The boilerplate you've linked to is not bad. It can be moved to a method, even AsRef<[u8]>.

fintelia commented 2 years ago

The boilerplate you've linked to is not bad. It can be moved to a method, even AsRef<[u8]>.

Sorry, my comment wasn't clear. Each of the linked words is different part of that file. In total there's probably 400+ lines of boilerplate code in that one file alone.

kornelski commented 2 years ago

The first link that sets up the types and constructors is a bit boilerplatey, but it could be made cleaner with a couple of declarative macros.

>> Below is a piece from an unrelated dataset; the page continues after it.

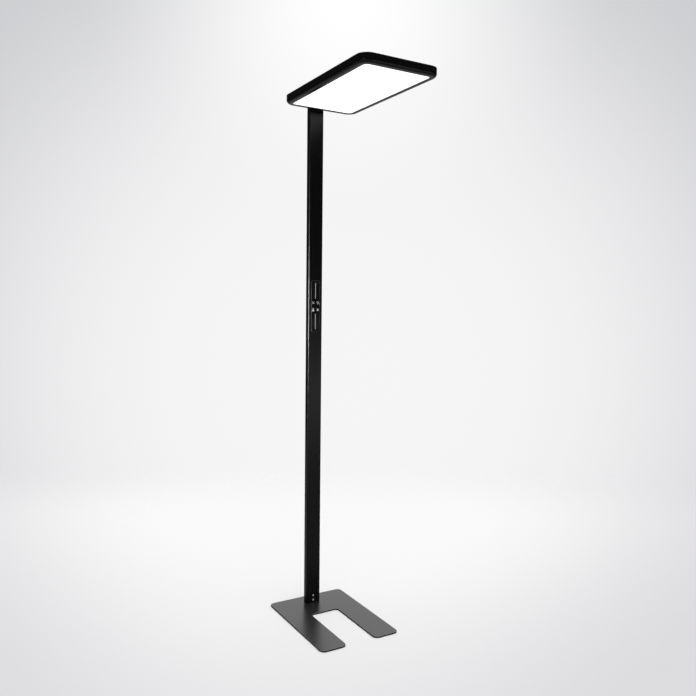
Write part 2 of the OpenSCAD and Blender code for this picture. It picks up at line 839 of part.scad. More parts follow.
module uplight_lens() {
    color(clear_tint) window_place() {
        translate([0, 0, cover_z0 - lens_flange_t]) linear_extrude(lens_flange_t)
            round_rect(window_w + 2 * lens_flange_w, window_l + 2 * lens_flange_w,
                window_r + lens_flange_w);
        translate([0, 0, cover_z0]) linear_extrude(cover_t)
            round_rect(window_w - 2 * fit_gap, window_l - 2 * fit_gap, window_r - fit_gap);
    }
}

module cover_posts() {
    h = cover_z0 - carrier_z1;
    color(bright_steel) for (p = post_places) translate([p.x, p.y, carrier_z1]) difference() {
        cylinder(d = post_af / cos(30), h = h, $fn = 6);
        translate([0, 0, h - 9]) cylinder(r = m3_r + thread_gap, h = 10);
    }
}

module cover_screws() {
    color(satin_black) for (p = post_places) translate([p.x, p.y, head_z1]) sunk_screw(2 * m3_r, 9, 6);
}

// ---------------------------------------------------------------- head, light engine

module diffuser() {
    color(opal_white) head_slab(stack_inset, diffuser_z0, diffuser_t);
}

module light_guide() {
    color(clear_tint) head_slab(guide_inset, guide_z0, guide_t);
}

module reflector_sheet() {
    color(sheet_white) head_slab(guide_inset, reflector_z0, reflector_t);
}

module edge_led_strips() {
    color(board_white) for (s = [-1, 1])
        translate([s * (strip_x - strip_t / 2), head_yc, guide_z0 + strip_h / 2])
            cube([strip_t, strip_l, strip_h], center = true);
}

module edge_leds() {
    pitch = strip_l / strip_leds;
    color(diode_yellow) for (s = [-1, 1], i = [0:strip_leds - 1])
        translate([s * (strip_x - strip_t - led_t / 2),
                head_yc + (i - (strip_leds - 1) / 2) * pitch, guide_z0 + guide_t / 2])
            cube([led_t, led_size, min(led_size, guide_t - 1)], center = true);
}

module carrier_plate() {
    color(raw_aluminium) difference() {
        head_slab(carrier_inset, carrier_z0, carrier_t);
        for (p = boss_places)
            translate([p.x, p.y, carrier_z0 - 1]) cylinder(r = m3_r + 2 * thread_gap, h = carrier_t + 2);
        arm_screw_places() translate([0, 0, -arm_screw_l - 1])
            cylinder(r = m3_r + thread_gap, h = arm_screw_l + 1);
        for (p = small_screw_places)
            translate([p.x, p.y, carrier_z0 - 1]) cylinder(r = m2_r + thread_gap, h = carrier_t + 2);
        // Notches where the wires go down to the two strips
        for (s = [-1, 1]) translate([s * wire_drop_x, wire_drop_y, carrier_z0 - 1])
            cylinder(d = wire_d + 1.6, h = carrier_t + 2);
    }
}

module carrier_screws() {
    color(bright_steel) for (p = boss_places) translate([p.x, p.y, carrier_z1])
        pan_screw(2 * m3_r, carrier_t + 5, 5, 1.8);
}

module uplight_boards() {
    color(board_white) difference() {
        for (x = board_xs) translate([x - board_w / 2, board_y0, carrier_z1])
            cube([board_w, board_y1 - board_y0, board_t]);
        for (p = board_screw_places)
            translate([p.x, p.y, carrier_z1 - 1]) cylinder(r = m2_r + thread_gap, h = board_t + 2);
    }
}

module uplight_leds() {
    pitch = (board_y1 - board_y0) / board_leds;
    color(diode_yellow) for (x = board_xs, i = [0:board_leds - 1])
        translate([x, board_y0 + (i + 0.5) * pitch, carrier_z1 + board_t + led_t / 2])
            cube([led_size, led_size, led_t], center = true);
}

module board_screws() {
    color(bright_steel) for (p = board_screw_places) translate([p.x, p.y, carrier_z1 + board_t])
        pan_screw(2 * m2_r, board_t + carrier_t, m2_head_d, m2_head_h);
}

// ---------------------------------------------------------------- head, electronics

// A driver's case with an ear at each end
module driver(x) {
    translate([x - driver_w / 2, driver_y0 + ear_l, carrier_z1])
        cube([driver_w, driver_l - 2 * ear_l, driver_h]);
    difference() {
        translate([x - driver_w / 2, driver_y0, carrier_z1]) cube([driver_w, driver_l, ear_t]);
        for (y = [driver_y0 + ear_l / 2, driver_y1 - ear_l / 2])
            translate([x, y, carrier_z1 - 1]) cylinder(r = m2_r + thread_gap, h = ear_t + 2);
    }
}

module downlight_driver() {
    color(case_grey) driver(driver_x);
}

module uplight_driver() {
    color(case_grey) driver(-driver_x);
}

module control_module() {
    color(soft_rubber) translate([module_x - module_w / 2, parts_y1 - module_l, carrier_z1]) {
        cube([module_w, module_l, module_h]);
        difference() {
            cube([module_w + module_ear_w, module_l, ear_t]);
            for (y = [module_ear_w / 2, module_l - module_ear_w / 2])
                translate([module_w + module_ear_w / 2, y, -1])
                    cylinder(r = m2_r + thread_gap, h = ear_t + 2);
        }
    }
}

module driver_screws() {
    color(bright_steel) for (p = concat(driver_screw_places, module_screw_places))
        translate([p.x, p.y, carrier_z1 + ear_t])
            pan_screw(2 * m2_r, ear_t + carrier_t, m2_head_d, m2_head_h);
}

module head_terminal() {
    color(sheet_white) difference() {
        translate([terminal_x - terminal_w / 2, parts_y1 - terminal_l, carrier_z1])
            cube([terminal_w, terminal_l, terminal_h]);
        for (i = [-1:1])
            translate([terminal_x + i * terminal_pitch, parts_y1 - terminal_l / 2,
                    carrier_z1 + terminal_h - 3])
                cylinder(d = 3, h = 4);
    }
}

module head_wiring() {
    mains_z = carrier_z1 + wire_d / 2 + 3.1;
    signal_z = mains_z + 1;
    feed_z = carrier_z1 + driver_h - 2;
    strip_feed_z = feed_z - 3;
    strip_z1 = guide_z0 + strip_h;
    board_z1 = carrier_z1 + board_t;
    loop_z = board_z1 + 3;
    inner_x = driver_x - driver_w / 2;
    outer_x = driver_x + driver_w / 2;
    case_y0 = driver_y0 + ear_l;
    module_y0 = parts_y1 - module_l;
    terminal_x0 = terminal_x - terminal_w / 2;
    // Mains to the up-light driver
    color("#6b3f22")
        wire([[terminal_x0, parts_y1 - 6, mains_z], [-inner_x, parts_y1 - 6, mains_z]], wire_d);
    color("#2b5ea8")
        wire([[terminal_x0, parts_y1 - 12, mains_z], [-inner_x, parts_y1 - 12, mains_z]], wire_d);
    // Mains to the down-light driver, round the front of the control module
    lane_y = (module_y0 + board_y1) / 2;
    entry_y = max(lane_y, case_y0) + 5;
    color("#6b3f22") wire([[terminal_x, parts_y1 - terminal_l, mains_z], [terminal_x, lane_y, mains_z],
        [inner_x - 3, lane_y, mains_z], [inner_x - 3, entry_y, mains_z], [inner_x, entry_y, mains_z]],
        wire_d);
    // Signal from the control module to the down-light driver
    color(sheath_white) wire([[module_x + module_w / 2, parts_y1 - module_l / 2, signal_z],
        [inner_x, parts_y1 - module_l / 2, signal_z]], wire_d);
    // Up-light driver to its boards, and the boards to each other
    color("#b03030") wire([[-driver_x, case_y0, feed_z], [-driver_x, board_y1 - board_screw_end, feed_z],
        [-driver_x, board_y1 - board_screw_end, board_z1]], wire_d);
    color("#b03030") for (i = [0:board_n - 2]) wire([
        [board_xs[i] + 4, board_y1 - 1, board_z1], [board_xs[i] + 4, board_y1 - 1, loop_z],
        [board_xs[i + 1] - 4, board_y1 - 1, loop_z], [board_xs[i + 1] - 4, board_y1 - 1, board_z1]], wire_d);
    // Down-light driver to the two edge strips
    cross_y = driver_y0 - 6;
    side_x = outer_x + 8;
    color("#d8d8d8") wire([[outer_x, wire_drop_y, mains_z], [wire_drop_x, wire_drop_y, mains_z],
        [wire_drop_x, wire_drop_y, strip_z1]], wire_d);
    color("#d8d8d8") wire([[driver_x, case_y0, strip_feed_z], [driver_x, cross_y, strip_feed_z],
        [-side_x, cross_y, strip_feed_z], [-side_x, wire_drop_y, strip_feed_z],
        [-wire_drop_x, wire_drop_y, strip_feed_z], [-wire_drop_x, wire_drop_y, strip_z1]], wire_d);
}

base_plate();
base_mat();
base_bolts();
foot_insert();
foot_screws();
earth_screw();
earth_lead();
mains_terminal();
cord_gland();
pole_profile();
pole_cap();
riser_cable();
touch_glass();
touch_symbols();
touch_board();
touch_cable();
neck_insert();
neck_bracket();
neck_screws();
arm_screws();
head_frame();
diffuser();
light_guide();
reflector_sheet();
edge_led_strips();
edge_leds();
carrier_plate();
carrier_screws();
uplight_boards();
uplight_leds();
board_screws();
uplight_lens();
top_cover();
cover_posts();
cover_screws();
downlight_driver();
uplight_driver();
driver_screws();
control_module();
head_terminal();
head_wiring();
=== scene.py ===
import json
import math
from collections import namedtuple

import bpy
import numpy as np
from bpy.props import FloatProperty, FloatVectorProperty, IntProperty, PointerProperty
from mathutils import Matrix, Vector
from mathutils.geometry import tessellate_polygon


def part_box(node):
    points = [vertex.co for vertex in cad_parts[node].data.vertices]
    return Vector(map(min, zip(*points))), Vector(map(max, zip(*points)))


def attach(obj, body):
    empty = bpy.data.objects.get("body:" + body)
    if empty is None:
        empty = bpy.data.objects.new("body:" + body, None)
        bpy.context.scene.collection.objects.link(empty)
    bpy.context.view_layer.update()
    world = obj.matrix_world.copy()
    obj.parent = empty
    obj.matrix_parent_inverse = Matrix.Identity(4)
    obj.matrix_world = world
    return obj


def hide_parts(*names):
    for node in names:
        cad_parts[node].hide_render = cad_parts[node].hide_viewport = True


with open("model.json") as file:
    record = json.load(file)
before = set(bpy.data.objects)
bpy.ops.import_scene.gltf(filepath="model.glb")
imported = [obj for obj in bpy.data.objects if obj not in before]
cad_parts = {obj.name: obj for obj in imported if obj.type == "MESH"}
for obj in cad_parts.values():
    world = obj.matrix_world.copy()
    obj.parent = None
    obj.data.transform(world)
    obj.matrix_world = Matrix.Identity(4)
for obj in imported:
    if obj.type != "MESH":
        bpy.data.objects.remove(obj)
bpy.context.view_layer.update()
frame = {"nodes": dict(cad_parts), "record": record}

bl_info = {
    "name": "Office floor lamp",
    "version": (1, 0, 0),
    "blender": (4, 5, 0),
    "location": "3D View > Sidebar > Floor lamp",
    "description": "Dresses the office floor lamp: its shells, screws, finishes and studio",
    "category": "Object",
}

MM = 0.001
HOLE_GAP = 0.1 * MM             # radial clearance of a screw or bush in its hole
SOCKET = 0.6                    # a hexagon socket's radius over its shank's
VIEW_X, VIEW_Y = 0.5, 0.866     # the camera's direction in plan


# ---------------- outlines and surfaces

Outline = namedtuple("Outline", "points normals first last")
Outline.__doc__ = "Points and outward normals in a plane, with the first and last point of each corner."

Seat = namedtuple("Seat", "origin axes")
Seat.__doc__ = "Where a local frame lies: its origin, and its X, Y and Z as rows."

FACING = {
    "up": ((1, 0, 0), (0, 1, 0), (0, 0, 1)),
    "down": ((1, 0, 0), (0, -1, 0), (0, 0, -1)),
    "front": ((1, 0, 0), (0, 0, 1), (0, -1, 0)),
    "back": ((-1, 0, 0), (0, 0, 1), (0, 1, 0)),
}


def seat(facing, origin=(0, 0, 0)):
    """Frame whose Z looks up, down, to the front or to the back."""
    return Seat(np.array(origin, float), np.array(FACING[facing], float))


LEVEL = seat("up")


def rounded(corners, steps=8, closed=True):
    """Straight runs joined by arcs, with the outside on the right of the way round.

    A corner is (x, y, radius), and radius 0 is a plain point on a straight run. The normal turns evenly
    from one run's to the next, and an arc point = centre + radius * normal, or minus on a hollow corner.
    """
    spots = np.array([corner[:2] for corner in corners], float)
    ahead = np.roll(spots, -1, axis=0) - spots
    ahead /= np.linalg.norm(ahead, axis=1)[:, None]
    before = np.roll(ahead, 1, axis=0)
    if not closed:
        before[0] = ahead[0]
        ahead[-1] = before[-1]
    points, normals, first, last = [], [], [], []
    count = 0
    for (x, y, radius), came, goes in zip(corners, before, ahead):
        turn = math.atan2(came[0] * goes[1] - came[1] * goes[0], came @ goes)
        side = math.copysign(radius, turn)
        angles = np.linspace(0, turn, steps + 1) if radius else np.zeros(1)
        start = np.array([came[1], -came[0]])
        normal = np.stack([np.cos(angles) * start[0] - np.sin(angles) * start[1],
                           np.sin(angles) * start[0] + np.cos(angles) * start[1]], axis=1)
        centre = np.array([x, y]) - came * radius * math.tan(abs(turn) / 2) - side * start
        points.append(centre + side * normal)
        normals.append(normal)
        first.append(count)
        count += len(angles)
        last.append(count - 1)
    return Outline(np.concatenate(points), np.concatenate(normals), first, last)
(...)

The remaining three links are actually useful work. If you don't do it in your code, you're not avoiding this boilerplate, you're pushing it down on users. This is exactly the problem I came here to complain about. Now I have to either do copies in endian-aware way myself, or write even nastier unsafe code for unaligned reads. That's not saving boilerplate. It's cutting out code by providing less useful API and requiring more busywork for your users.

I don't understand how am I supposed to process 16-bit image data without ever converting the pixel data to u16s. This code has to live somewhere.

kornelski commented 1 year ago

I'm using this crate again, and again I'm running into the undocumented endian + no safe zero-copy use of L16.